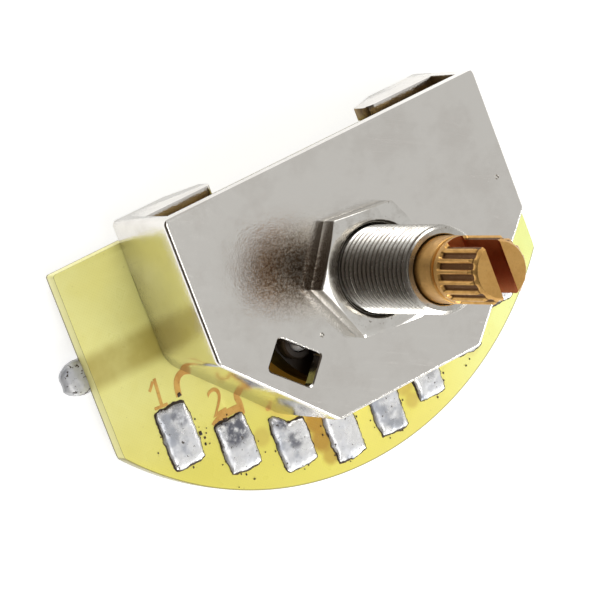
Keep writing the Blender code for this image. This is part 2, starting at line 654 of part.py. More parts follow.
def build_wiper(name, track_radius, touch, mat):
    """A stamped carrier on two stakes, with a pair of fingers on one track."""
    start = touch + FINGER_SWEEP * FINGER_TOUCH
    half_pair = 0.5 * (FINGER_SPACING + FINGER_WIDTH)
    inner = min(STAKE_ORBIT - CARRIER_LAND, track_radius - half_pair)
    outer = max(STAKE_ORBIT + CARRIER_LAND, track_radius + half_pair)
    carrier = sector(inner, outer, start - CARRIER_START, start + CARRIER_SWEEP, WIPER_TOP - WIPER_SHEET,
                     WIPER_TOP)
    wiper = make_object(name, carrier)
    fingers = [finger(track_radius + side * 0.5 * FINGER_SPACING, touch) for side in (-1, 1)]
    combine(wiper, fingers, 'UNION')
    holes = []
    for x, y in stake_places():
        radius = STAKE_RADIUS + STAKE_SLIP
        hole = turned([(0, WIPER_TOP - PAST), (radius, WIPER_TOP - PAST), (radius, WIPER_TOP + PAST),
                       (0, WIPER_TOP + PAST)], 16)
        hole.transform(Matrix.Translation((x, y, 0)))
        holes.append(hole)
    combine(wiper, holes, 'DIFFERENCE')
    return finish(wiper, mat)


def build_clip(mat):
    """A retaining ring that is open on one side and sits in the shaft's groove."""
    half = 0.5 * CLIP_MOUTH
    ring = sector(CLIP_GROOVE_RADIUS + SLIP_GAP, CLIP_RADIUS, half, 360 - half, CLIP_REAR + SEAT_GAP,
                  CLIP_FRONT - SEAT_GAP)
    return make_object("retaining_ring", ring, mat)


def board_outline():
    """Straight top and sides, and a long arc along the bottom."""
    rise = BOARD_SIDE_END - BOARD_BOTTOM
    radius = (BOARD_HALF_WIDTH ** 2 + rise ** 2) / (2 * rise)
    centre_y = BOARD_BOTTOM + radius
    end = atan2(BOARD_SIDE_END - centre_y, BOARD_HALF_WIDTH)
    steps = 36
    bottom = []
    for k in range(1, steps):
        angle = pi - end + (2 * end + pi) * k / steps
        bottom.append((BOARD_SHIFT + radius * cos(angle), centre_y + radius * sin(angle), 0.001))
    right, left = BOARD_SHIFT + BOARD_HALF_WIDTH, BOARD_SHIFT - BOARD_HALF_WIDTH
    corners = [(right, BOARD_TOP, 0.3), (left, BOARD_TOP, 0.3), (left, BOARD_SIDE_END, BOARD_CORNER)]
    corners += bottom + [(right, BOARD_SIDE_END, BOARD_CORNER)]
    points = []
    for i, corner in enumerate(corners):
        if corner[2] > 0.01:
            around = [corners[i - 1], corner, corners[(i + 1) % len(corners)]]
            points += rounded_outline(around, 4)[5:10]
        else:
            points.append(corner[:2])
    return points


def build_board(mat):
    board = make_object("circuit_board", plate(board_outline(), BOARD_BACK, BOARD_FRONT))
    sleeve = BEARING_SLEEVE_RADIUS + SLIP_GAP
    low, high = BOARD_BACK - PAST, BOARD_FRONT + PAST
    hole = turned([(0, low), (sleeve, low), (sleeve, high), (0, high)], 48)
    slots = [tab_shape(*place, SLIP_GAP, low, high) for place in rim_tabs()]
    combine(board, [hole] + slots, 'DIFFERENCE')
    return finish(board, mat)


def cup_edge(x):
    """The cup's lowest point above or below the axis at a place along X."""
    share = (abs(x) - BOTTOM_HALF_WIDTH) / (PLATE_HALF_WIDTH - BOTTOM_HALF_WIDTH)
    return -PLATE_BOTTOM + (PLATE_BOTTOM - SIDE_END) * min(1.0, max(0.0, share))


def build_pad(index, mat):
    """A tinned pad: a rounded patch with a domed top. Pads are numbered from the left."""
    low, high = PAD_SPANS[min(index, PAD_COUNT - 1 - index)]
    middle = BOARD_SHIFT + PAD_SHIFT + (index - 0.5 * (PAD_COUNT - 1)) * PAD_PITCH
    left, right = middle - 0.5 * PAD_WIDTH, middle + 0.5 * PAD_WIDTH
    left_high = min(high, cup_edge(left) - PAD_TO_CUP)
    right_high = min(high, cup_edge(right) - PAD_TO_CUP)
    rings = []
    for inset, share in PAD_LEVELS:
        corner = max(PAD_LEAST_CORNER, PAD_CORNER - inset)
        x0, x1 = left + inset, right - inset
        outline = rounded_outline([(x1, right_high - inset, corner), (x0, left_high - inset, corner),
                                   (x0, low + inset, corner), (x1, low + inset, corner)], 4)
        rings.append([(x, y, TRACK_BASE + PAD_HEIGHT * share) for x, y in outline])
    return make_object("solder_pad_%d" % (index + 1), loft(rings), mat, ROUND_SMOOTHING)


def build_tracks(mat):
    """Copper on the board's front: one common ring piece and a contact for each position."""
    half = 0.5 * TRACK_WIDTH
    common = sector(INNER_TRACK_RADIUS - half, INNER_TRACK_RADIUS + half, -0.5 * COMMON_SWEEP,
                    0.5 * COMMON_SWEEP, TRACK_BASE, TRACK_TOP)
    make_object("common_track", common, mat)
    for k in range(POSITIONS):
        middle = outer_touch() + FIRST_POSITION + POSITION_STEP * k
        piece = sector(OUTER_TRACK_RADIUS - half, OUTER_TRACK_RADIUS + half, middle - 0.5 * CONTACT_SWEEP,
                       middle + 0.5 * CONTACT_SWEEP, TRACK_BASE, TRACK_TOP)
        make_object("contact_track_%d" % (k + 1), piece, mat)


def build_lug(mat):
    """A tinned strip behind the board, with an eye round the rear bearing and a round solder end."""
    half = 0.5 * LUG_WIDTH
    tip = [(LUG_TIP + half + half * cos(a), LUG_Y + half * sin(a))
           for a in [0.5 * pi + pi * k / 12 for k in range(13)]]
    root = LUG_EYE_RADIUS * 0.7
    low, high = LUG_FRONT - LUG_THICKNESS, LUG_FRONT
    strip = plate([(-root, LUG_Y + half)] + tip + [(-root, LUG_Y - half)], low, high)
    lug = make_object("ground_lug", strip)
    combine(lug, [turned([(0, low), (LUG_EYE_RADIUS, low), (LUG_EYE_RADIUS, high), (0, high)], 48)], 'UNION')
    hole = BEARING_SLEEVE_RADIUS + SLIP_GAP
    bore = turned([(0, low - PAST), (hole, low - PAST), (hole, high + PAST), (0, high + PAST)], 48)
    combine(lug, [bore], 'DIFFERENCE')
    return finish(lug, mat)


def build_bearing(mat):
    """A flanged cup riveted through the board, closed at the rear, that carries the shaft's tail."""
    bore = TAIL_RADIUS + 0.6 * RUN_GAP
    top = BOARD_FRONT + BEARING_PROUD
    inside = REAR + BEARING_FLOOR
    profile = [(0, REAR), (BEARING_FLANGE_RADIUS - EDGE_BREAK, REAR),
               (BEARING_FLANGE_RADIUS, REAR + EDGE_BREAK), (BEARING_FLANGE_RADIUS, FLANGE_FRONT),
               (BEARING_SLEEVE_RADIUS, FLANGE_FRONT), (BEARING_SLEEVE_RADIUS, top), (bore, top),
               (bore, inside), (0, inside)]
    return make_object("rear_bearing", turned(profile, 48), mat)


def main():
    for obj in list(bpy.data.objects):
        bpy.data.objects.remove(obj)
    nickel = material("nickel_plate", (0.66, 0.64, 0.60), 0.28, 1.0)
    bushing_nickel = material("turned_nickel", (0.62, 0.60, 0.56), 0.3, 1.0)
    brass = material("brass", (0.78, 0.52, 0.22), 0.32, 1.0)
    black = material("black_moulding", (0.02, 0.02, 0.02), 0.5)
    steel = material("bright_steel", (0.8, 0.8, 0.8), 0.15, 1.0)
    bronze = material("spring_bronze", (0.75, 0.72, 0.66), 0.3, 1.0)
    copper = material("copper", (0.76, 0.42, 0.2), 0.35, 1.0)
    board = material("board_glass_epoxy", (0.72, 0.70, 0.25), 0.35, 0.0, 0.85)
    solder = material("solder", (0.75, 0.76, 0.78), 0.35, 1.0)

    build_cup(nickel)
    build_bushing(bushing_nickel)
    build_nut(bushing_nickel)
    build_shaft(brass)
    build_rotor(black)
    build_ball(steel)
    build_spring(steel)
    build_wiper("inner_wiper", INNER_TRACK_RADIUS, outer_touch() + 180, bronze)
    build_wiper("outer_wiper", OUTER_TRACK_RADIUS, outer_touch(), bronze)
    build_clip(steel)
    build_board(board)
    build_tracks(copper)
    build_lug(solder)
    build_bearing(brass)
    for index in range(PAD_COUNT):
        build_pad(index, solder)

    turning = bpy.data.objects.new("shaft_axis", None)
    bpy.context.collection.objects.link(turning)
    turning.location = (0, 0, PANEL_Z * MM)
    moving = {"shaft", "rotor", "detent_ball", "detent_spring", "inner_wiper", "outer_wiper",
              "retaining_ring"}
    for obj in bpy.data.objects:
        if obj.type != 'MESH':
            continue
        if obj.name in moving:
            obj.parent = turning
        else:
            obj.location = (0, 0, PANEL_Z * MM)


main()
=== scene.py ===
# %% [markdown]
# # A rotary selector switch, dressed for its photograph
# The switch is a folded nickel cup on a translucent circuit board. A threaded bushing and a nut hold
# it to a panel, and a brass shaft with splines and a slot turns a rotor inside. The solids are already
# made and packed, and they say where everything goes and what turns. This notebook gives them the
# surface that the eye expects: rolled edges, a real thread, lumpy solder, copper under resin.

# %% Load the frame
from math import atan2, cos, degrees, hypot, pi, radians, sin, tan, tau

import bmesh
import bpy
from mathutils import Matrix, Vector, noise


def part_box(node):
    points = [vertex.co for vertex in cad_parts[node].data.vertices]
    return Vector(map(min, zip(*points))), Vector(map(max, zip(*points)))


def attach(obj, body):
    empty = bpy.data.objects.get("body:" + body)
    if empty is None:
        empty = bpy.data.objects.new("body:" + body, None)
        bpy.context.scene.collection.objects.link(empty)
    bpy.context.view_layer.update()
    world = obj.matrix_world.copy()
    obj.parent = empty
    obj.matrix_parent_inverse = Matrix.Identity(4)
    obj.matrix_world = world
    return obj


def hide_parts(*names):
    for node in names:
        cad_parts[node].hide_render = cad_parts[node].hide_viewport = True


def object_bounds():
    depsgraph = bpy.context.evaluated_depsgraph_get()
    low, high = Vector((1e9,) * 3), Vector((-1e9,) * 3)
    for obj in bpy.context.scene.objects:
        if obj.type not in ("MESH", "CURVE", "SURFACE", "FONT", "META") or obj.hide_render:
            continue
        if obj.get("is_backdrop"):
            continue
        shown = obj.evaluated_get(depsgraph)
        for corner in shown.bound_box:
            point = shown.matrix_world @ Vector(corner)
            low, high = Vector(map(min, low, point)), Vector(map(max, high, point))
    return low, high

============

== Goal of the exercise ==
In the listing above, find the line containing "build_cup(nickel)" and the line containing "for node in", then repeat those two lines and everything between them exactly.

== Problem solution ==
    build_cup(nickel)
    build_bushing(bushing_nickel)
    build_nut(bushing_nickel)
    build_shaft(brass)
    build_rotor(black)
    build_ball(steel)
    build_spring(steel)
    build_wiper("inner_wiper", INNER_TRACK_RADIUS, outer_touch() + 180, bronze)
    build_wiper("outer_wiper", OUTER_TRACK_RADIUS, outer_touch(), bronze)
    build_clip(steel)
    build_board(board)
    build_tracks(copper)
    build_lug(solder)
    build_bearing(brass)
    for index in range(PAD_COUNT):
        build_pad(index, solder)

    turning = bpy.data.objects.new("shaft_axis", None)
    bpy.context.collection.objects.link(turning)
    turning.location = (0, 0, PANEL_Z * MM)
    moving = {"shaft", "rotor", "detent_ball", "detent_spring", "inner_wiper", "outer_wiper",
              "retaining_ring"}
    for obj in bpy.data.objects:
        if obj.type != 'MESH':
            continue
        if obj.name in moving:
            obj.parent = turning
        else:
            obj.location = (0, 0, PANEL_Z * MM)


main()
=== scene.py ===
# %% [markdown]
# # A rotary selector switch, dressed for its photograph
# The switch is a folded nickel cup on a translucent circuit board. A threaded bushing and a nut hold
# it to a panel, and a brass shaft with splines and a slot turns a rotor inside. The solids are already
# made and packed, and they say where everything goes and what turns. This notebook gives them the
# surface that the eye expects: rolled edges, a real thread, lumpy solder, copper under resin.

# %% Load the frame
from math import atan2, cos, degrees, hypot, pi, radians, sin, tan, tau

import bmesh
import bpy
from mathutils import Matrix, Vector, noise


def part_box(node):
    points = [vertex.co for vertex in cad_parts[node].data.vertices]
    return Vector(map(min, zip(*points))), Vector(map(max, zip(*points)))


def attach(obj, body):
    empty = bpy.data.objects.get("body:" + body)
    if empty is None:
        empty = bpy.data.objects.new("body:" + body, None)
        bpy.context.scene.collection.objects.link(empty)
    bpy.context.view_layer.update()
    world = obj.matrix_world.copy()
    obj.parent = empty
    obj.matrix_parent_inverse = Matrix.Identity(4)
    obj.matrix_world = world
    return obj


def hide_parts(*names):
    for node in names:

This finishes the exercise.